Si personne ne sait à quoi ressemblera le club à la reprise, il est une tendance que son président se plait à affirmer: cette saison sera sa dernière. Le bail qui lie le FC Sion au vieux stade de Tourbillon expire en juin 2024. La proposition de Constantin (au débotté) de construire un nouveau centre sportif, en partageant les frais (trois tranches de 50 millions de francs réparties équitablement entre les pouvoirs publics, Christian Constantin à titre privé et le club via un emprunt bancaire), ne semble pas convaincre les politiques.

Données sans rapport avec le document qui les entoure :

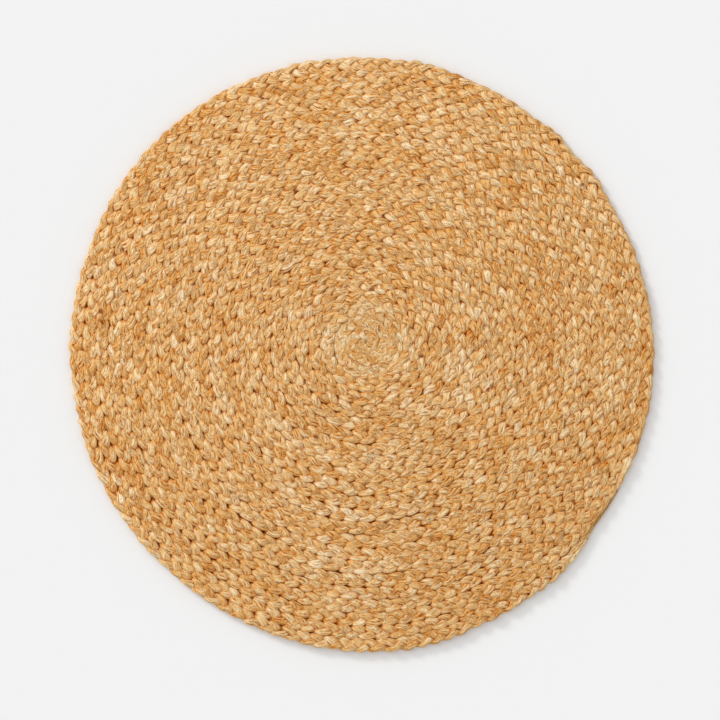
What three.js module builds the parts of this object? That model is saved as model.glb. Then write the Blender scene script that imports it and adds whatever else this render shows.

Dans certains cercles décisionnaires, la descente en Challenge League apparaît davantage comme une opportunité de redimensionner le club, de l'affranchir d'un modèle économique dépassé (le mécénat) pour l'initier à une approche plus jeune, plus valaisanne, plus terre-à-terre.
Ce sont là les limites et, à la fois, les prouesses du modèle Constantin: avec des investissements débridés et une communication non moins généreuse (et vice-versa), CC a maintenu artificiellement le standing d'un petit club de province comme seul André Luisier, autre figure patriarcale valaisanne, l'avait réussi avant lui, par sa stature et sa fortune également.
Sans cet argent, sans une certaine aura, quelle serait la valeur ajoutée du FC Sion? A taille comparable, pourrait-il s'éviter un destin à la Xamax, voué à gagner durement sa vie dans l'indifférence d'une ligue de sous-préfecture?
Si Constantin s'ennuie en Challenge league, s'il n'a plus la force et la capacité de tout reconstruire, s'il est las des reproches, s'il ne voit plus le sens ni l'intérêt de poursuivre son action, il n'aura plus que deux options à envisager, en sa qualité de propriétaire unique: vendre (mais à qui?) ou fermer boutique (mais pour gagner quoi?).
Dans tous les cas, il est difficile d'adhérer à l'hypothèse qui, depuis mercredi soir, laisse entendre avec une apathie de fin de banquet que la Challenge league est peut-être une bénédiction pour le FC Sion.